Lines containing the word "their" need to be counted. Please reply with how many there are, and nothing else.
>> start INPUT ROWS
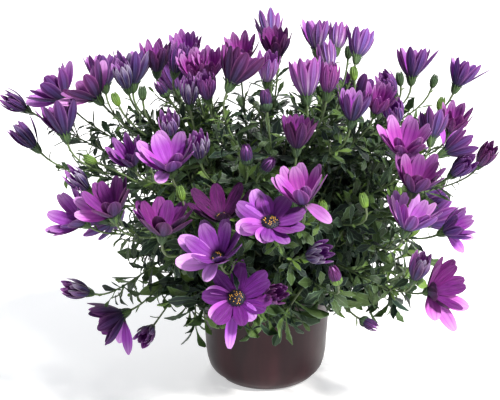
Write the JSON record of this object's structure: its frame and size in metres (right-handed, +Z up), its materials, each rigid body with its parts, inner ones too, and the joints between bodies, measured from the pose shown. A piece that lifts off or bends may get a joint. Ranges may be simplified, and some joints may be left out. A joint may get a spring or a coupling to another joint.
{
  "type": "potted osteospermum",
  "caption": "Bushy potted osteospermum: a dome of purple daisies, most half shut, over toothed green leaves in a dark round nursery pot.",
  "frame": {"origin": "middle of the flat base of the pot, on the surface it stands on", "axes": "+Z up along the pot's axis, -Y towards the plant's best side, +X to the right seen from there"},
  "size_m": [0.4677, 0.393, 0.3717],
  "materials": {
    "pot_plastic": "dark red-brown, slightly glossy thin plastic",
    "peat": "dark crumbly moist peat",
    "foliage": "matte to satin green leaves and stalks",
    "petals": "silky magenta-purple petals, violet-grey and striped on their backs"
  },
  "bodies": {
    "root": {"bloom_01": "petals", "bloom_02": "petals", "bloom_03": "petals", "bloom_06": "petals", "bloom_16": "petals", "bloom_18": "petals", "bloom_19": "petals", "bloom_25": "petals", "bloom_29": "petals", "bloom_30": "petals", "bloom_31": "petals", "bloom_36": "petals", "bloom_37": "petals", "bloom_39": "petals", "bloom_42": "petals", "bloom_43": "petals", "bloom_44": "petals", "bloom_45": "petals", "bloom_46": "petals", "bloom_48": "petals", "bloom_50": "petals", "bloom_53": "petals", "bloom_54": "petals", "bloom_57": "petals", "bloom_58": "petals", "bloom_62": "petals", "bloom_64": "petals", "bloom_65": "petals", "bloom_66": "petals", "blooms_04_05": "petals", "blooms_07_08_09_11": "petals", "blooms_10_12_13": "petals", "blooms_14_17": "petals", "blooms_15_20": "petals", "blooms_22_26": "petals", "blooms_23_24_27": "petals", "blooms_32_33_34": "petals", "blooms_35_41": "petals", "blooms_38_40": "petals", "blooms_47_49": "petals", "blooms_51_52": "petals", "blooms_55_56": "petals", "blooms_60_61": "petals", "blooms_71_72_73": "petals", "blooms_74_75_76": "petals", "blooms_77_78_79": "petals", "blooms_80_81_82": "petals", "blooms_83_84_85": "petals", "blooms_86_87_88": "petals", "blooms_89_90_91": "petals", "leafy_stem_1": "foliage", "leafy_stem_2": "foliage", "leafy_stem_3": "foliage", "leafy_stem_4": "foliage", "leafy_stem_5": "foliage", "leafy_stem_6": "foliage", "pot": "pot_plastic", "soil": "peat"}
  },
  "joints": []
}
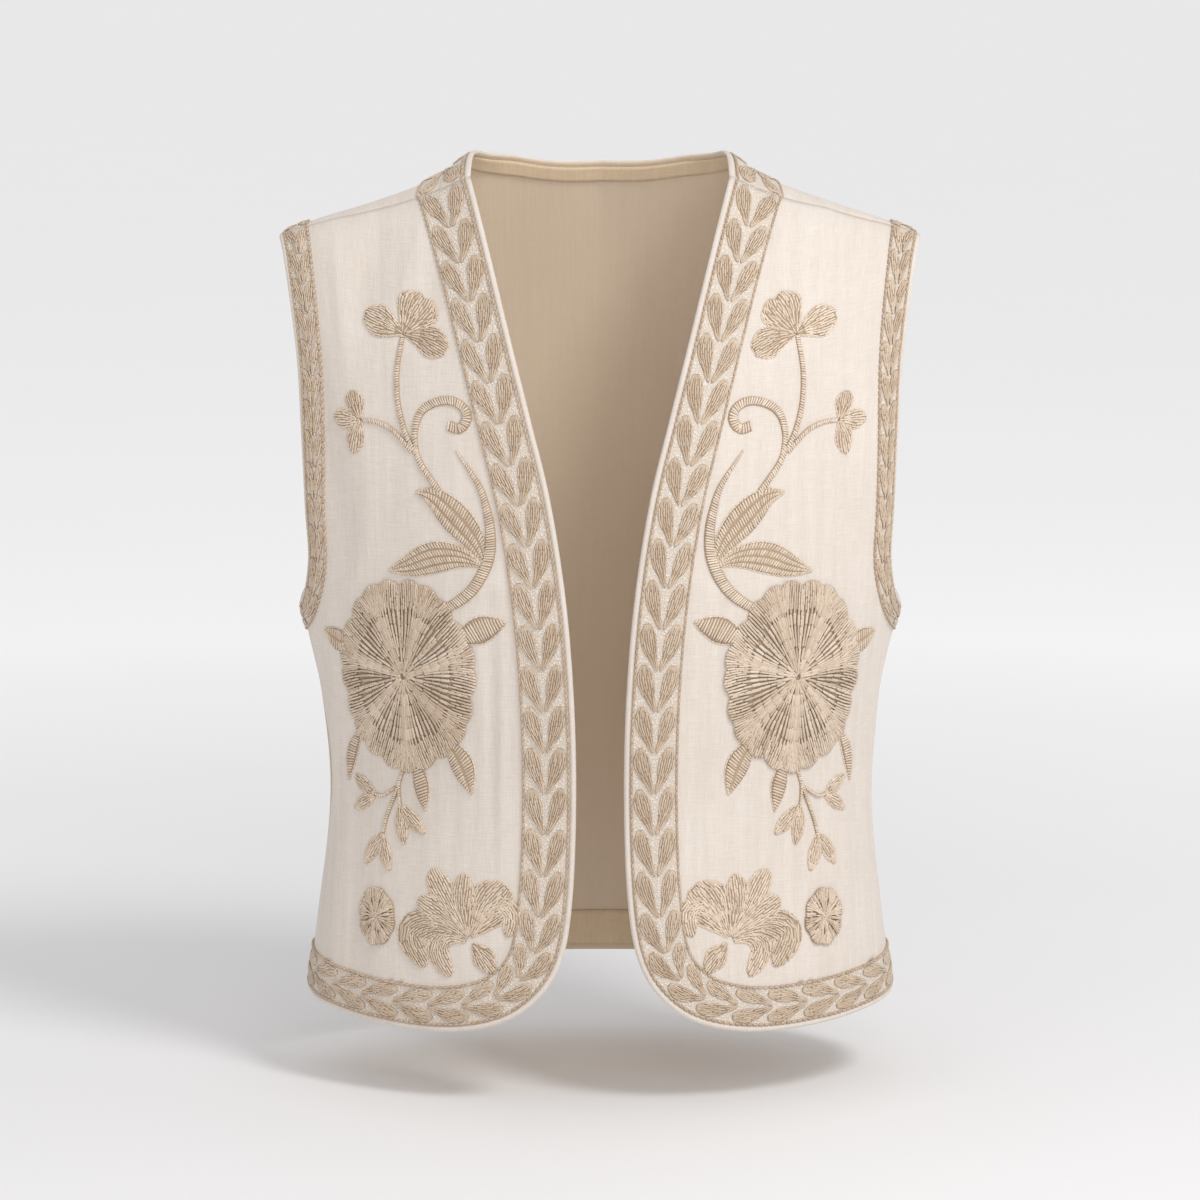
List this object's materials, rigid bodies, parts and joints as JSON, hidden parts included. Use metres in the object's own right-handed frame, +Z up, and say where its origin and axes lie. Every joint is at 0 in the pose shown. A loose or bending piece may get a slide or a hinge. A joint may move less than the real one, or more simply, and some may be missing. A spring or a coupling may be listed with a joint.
{
  "type": "embroidered waistcoat",
  "caption": "Sleeveless open-fronted linen waistcoat with a V neck, rounded front corners and tone-on-tone floral embroidery, held in its worn shape.",
  "frame": {"origin": "midway between the two neck ends of the shoulders, where it is held", "axes": "+Z up, the front faces -Y, +X is the wearer's left"},
  "size_m": [0.3958, 0.235, 0.5322],
  "materials": {
    "linen": "slubbed linen, matte",
    "embroidered_band": "satin stitch thread",
    "facing": "plain linen, matte"
  },
  "bodies": {
    "root": {"front_left": "linen", "front_right": "linen", "back": "linen", "front_band_left": "embroidered_band", "front_band_right": "embroidered_band", "armhole_band_front_left": "embroidered_band", "armhole_band_front_right": "embroidered_band", "armhole_band_back_left": "embroidered_band", "armhole_band_back_right": "embroidered_band", "back_neck_band": "embroidered_band", "back_hem_band": "embroidered_band", "back_neck_facing": "facing", "back_hem_facing": "facing"}
  },
  "joints": []
}
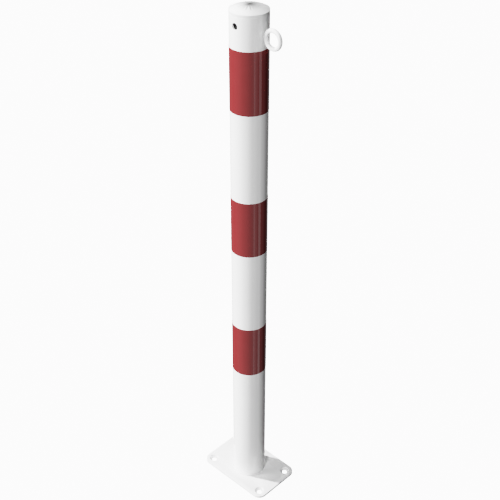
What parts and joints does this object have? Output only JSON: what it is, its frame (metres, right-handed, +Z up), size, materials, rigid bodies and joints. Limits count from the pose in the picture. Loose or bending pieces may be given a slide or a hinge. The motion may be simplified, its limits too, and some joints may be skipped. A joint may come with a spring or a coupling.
{
  "type": "barrier post",
  "caption": "Bolt-down steel barrier post: round tube on a drilled plate, with red reflective bands, a domed press-in cap and a ring eye for a chain.",
  "frame": {"origin": "bottom centre of the base plate, on the tube's axis", "axes": "+Z up the tube; +X along the plate's long side, towards the chain eye; -Y towards the spare eye hole"},
  "size_m": [0.15, 0.1, 0.9155],
  "materials": {
    "white_powder_coat": "glossy white powder coat on steel",
    "red_reflective_film": "smooth glossy red film",
    "white_cap_plastic": "moulded white plastic, satin gloss",
    "zinc_plated_steel": "bright zinc plate"
  },
  "bodies": {
    "post": {"base_plate": "white_powder_coat", "base_weld": "white_powder_coat", "post_tube": "white_powder_coat", "red_band_lower": "red_reflective_film", "red_band_middle": "red_reflective_film", "red_band_upper": "red_reflective_film", "eye_saddle_washer": "zinc_plated_steel"},
    "cap": {"end_cap": "white_cap_plastic"},
    "eye": {"chain_eye": "white_powder_coat", "eye_spring_washer": "zinc_plated_steel", "eye_nut": "zinc_plated_steel"}
  },
  "joints": [
    {"name": "cap_lift", "type": "slide", "parent": "post", "child": "cap", "axis": [0, 0, 1], "range_m": [0, 0.03]},
    {"name": "eye_turn", "type": "hinge", "parent": "post", "child": "eye", "pos_m": [0.03, 0, 0.8745], "axis": [1, 0, 0], "range_deg": [-90, 90]}
  ]
}
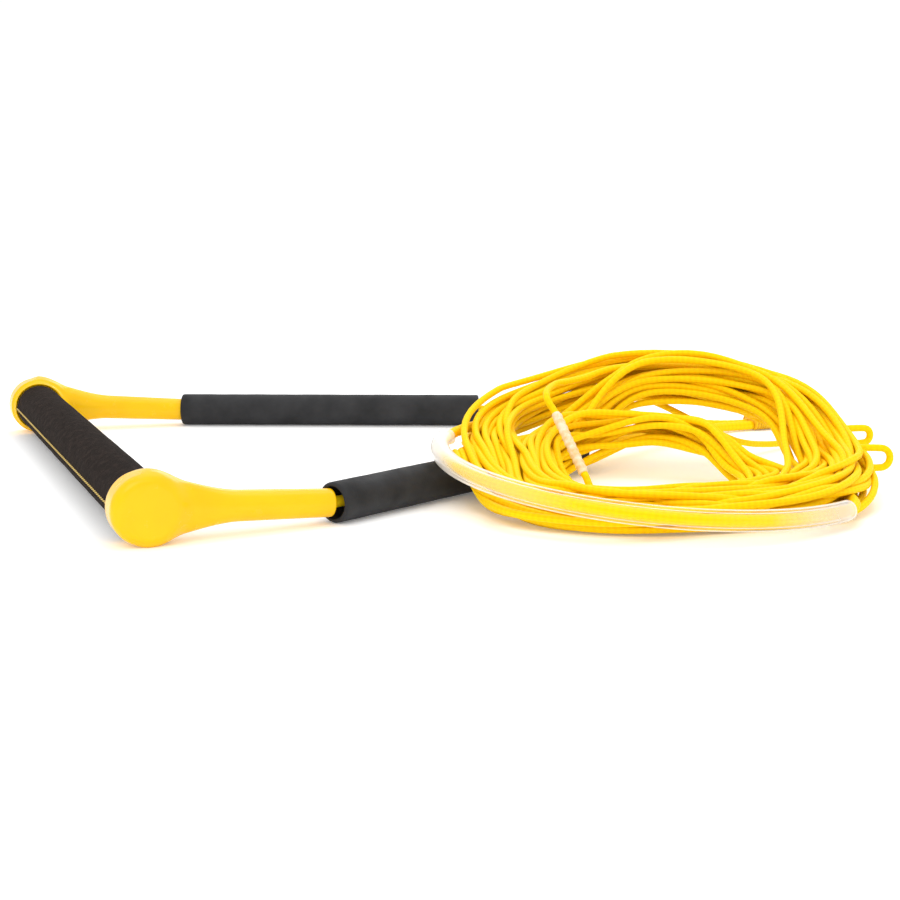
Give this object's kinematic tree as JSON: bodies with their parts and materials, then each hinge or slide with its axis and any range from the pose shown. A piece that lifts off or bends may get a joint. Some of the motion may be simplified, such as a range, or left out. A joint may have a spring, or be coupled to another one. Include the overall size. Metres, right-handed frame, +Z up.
{
  "type": "tow rope handle",
  "caption": "Straight grip bar between two moulded end caps with sleeved foam floats on both rope arms, and a coiled mainline with a tow loop.",
  "frame": {"origin": "on the ground under the middle of the handle: bar, caps and floats, without the rope", "axes": "+Z up, +Y along the bar from the near to the far end cap, +X from the bar toward the rope"},
  "size_m": [0.5223, 0.4844, 0.066],
  "materials": {
    "cap_moulding": "glossy moulded yellow",
    "grip_suede": "mottled dark brown suede",
    "seam_thread": "yellow twisted thread",
    "underlay": "closed-cell foam",
    "aluminium_tube": "drawn tube",
    "plug": "matte",
    "ferrule": "satin",
    "float_foam": "matte black closed-cell foam",
    "rope": "bright yellow braided rope",
    "whipping": "tight yellow whipping",
    "clear_vinyl": "clear flexible tube",
    "shrink_sleeve": "translucent sleeve"
  },
  "bodies": {
    "handle": {"bar_tube": "aluminium_tube", "bar_plug_near": "plug", "bar_plug_far": "plug", "grip_underlay": "underlay", "grip_cover": "grip_suede", "grip_seam_thread": "seam_thread", "end_cap_near": "cap_moulding", "end_cap_far": "cap_moulding", "rope_stopper_near": "ferrule", "rope_stopper_far": "ferrule", "bridle_rope_near": "rope", "bridle_rope_far": "rope", "bridle_splice": "whipping", "leader_rope": "rope", "mainline_coil": "rope", "tow_loop_rope": "rope", "takeoff_sleeve": "shrink_sleeve", "section_loop_lower": "rope", "section_loop_upper": "rope"},
    "near_float": {"float_near": "float_foam"},
    "far_float": {"float_far": "float_foam"},
    "loop_tube": {"tow_loop_tube": "clear_vinyl"}
  },
  "joints": [
    {"name": "near_float_slide", "type": "slide", "parent": "handle", "child": "near_float", "axis": [0.891, 0.454, 0], "range_m": [0, 0.05]},
    {"name": "far_float_slide", "type": "slide", "parent": "handle", "child": "far_float", "axis": [0.9212, -0.3891, 0], "range_m": [0, 0.06]},
    {"name": "loop_tube_slide", "type": "hinge", "parent": "handle", "child": "loop_tube", "pos_m": [0.14344, -0.1724, 0.0189], "axis": [0.0518, -0.0688, 0.9963], "range_deg": [-15, 0]}
  ]
}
>> end INPUT ROWS
## EXERCISE RESULT
2